When in 1972 Felix de Nobel laid down his chief conductor’s baton, a period of exploration ensued. The choir was ready for some innovation, and achieved this by working on a project basis with specialists in various fields. Conductors such as Leonhardt, Harnoncourt, Christie and the choir’s Flemish honorary guest conductor Paul Van Nevel, now an indispensable element in their programming, helped create for the choir a new reputation as interpreters of early music. At the same time, conductors including Ed Spanjaard and Reinbert de Leeuw led the choir in pioneering performances of contemporary music. In 1987 another chief conductor was appointed. Uwe Gronostay from Germany used his speciality – the Late Romantic repertoire – to hone the choir’s sound to perfection. His successors also set their stamp on programming: the Estonian conductor Tõnu Kaljuste with attractive choral music from Eastern and Northern Europe, Stephen Layton with stimulating combinations of British and French repertoire. There then followed another period without a chief conductor.

How multifaceted the Nederlands Kamerkoor is these days is demonstrated not only by the programmes in its own subscription series, but also by its many collaborative projects and premières of works it has commissioned. Among the composers who have written for the choir are Sir John Tavener, Giya Kancheli, Harrison Birtwistle, Mauricio Kagel, Karin Rehnqvist and Edith Canat de Chizy, as well as Dutch composers including Jan Vriend, Elmer Schönberger, Micha Hamel and Joost Kleppe. In many of the works, singers from the choir are given solo roles, proving again and again the enormous versatility of the individual choir members. Permanent guest conductor Peter Dijkstra and choirmaster Klaas Stok play a significant part in the preparation and performance of the very demanding repertoire in which the choir is well versed.

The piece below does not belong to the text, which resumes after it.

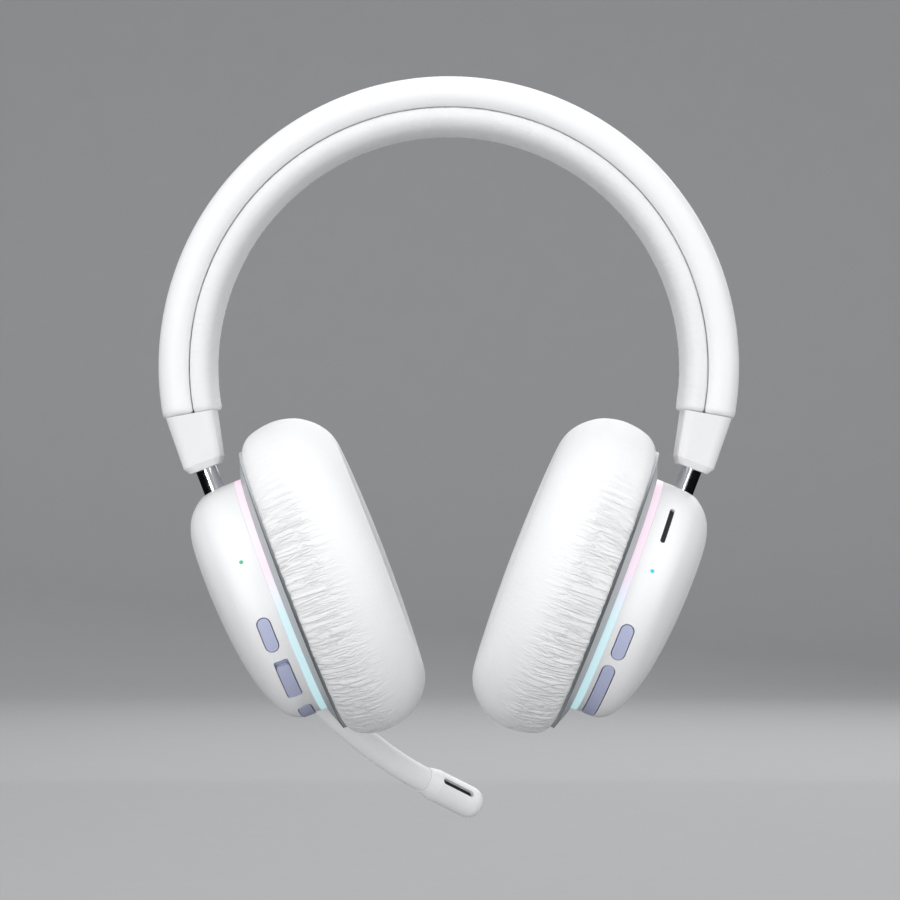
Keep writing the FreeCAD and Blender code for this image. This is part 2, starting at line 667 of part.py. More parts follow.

The Nederlands Kamerkoor has released some seventy-five CDs, several of which have been awarded an Edison or a Diapason d’Or. In recent seasons, tours have taken the ensemble to countries such as France, the United States, Canada, Spain and Poland. With unusual programmatic formulas, such as a semi-staged evening of Burt Bacharach songs arranged for chamber choir, or a programme of psalms in the synagogue of the Liberal Jewish Community of Amsterdam, the choir continues its process of rejuvenation. To watch over this process, and over the preservation of the precious chamber choir culture so characteristic of the NKK, the 2011-2012 season sees the arrival of a new chief conductor: the youthful Risto Joost from Estonia.

This album contains no booklet.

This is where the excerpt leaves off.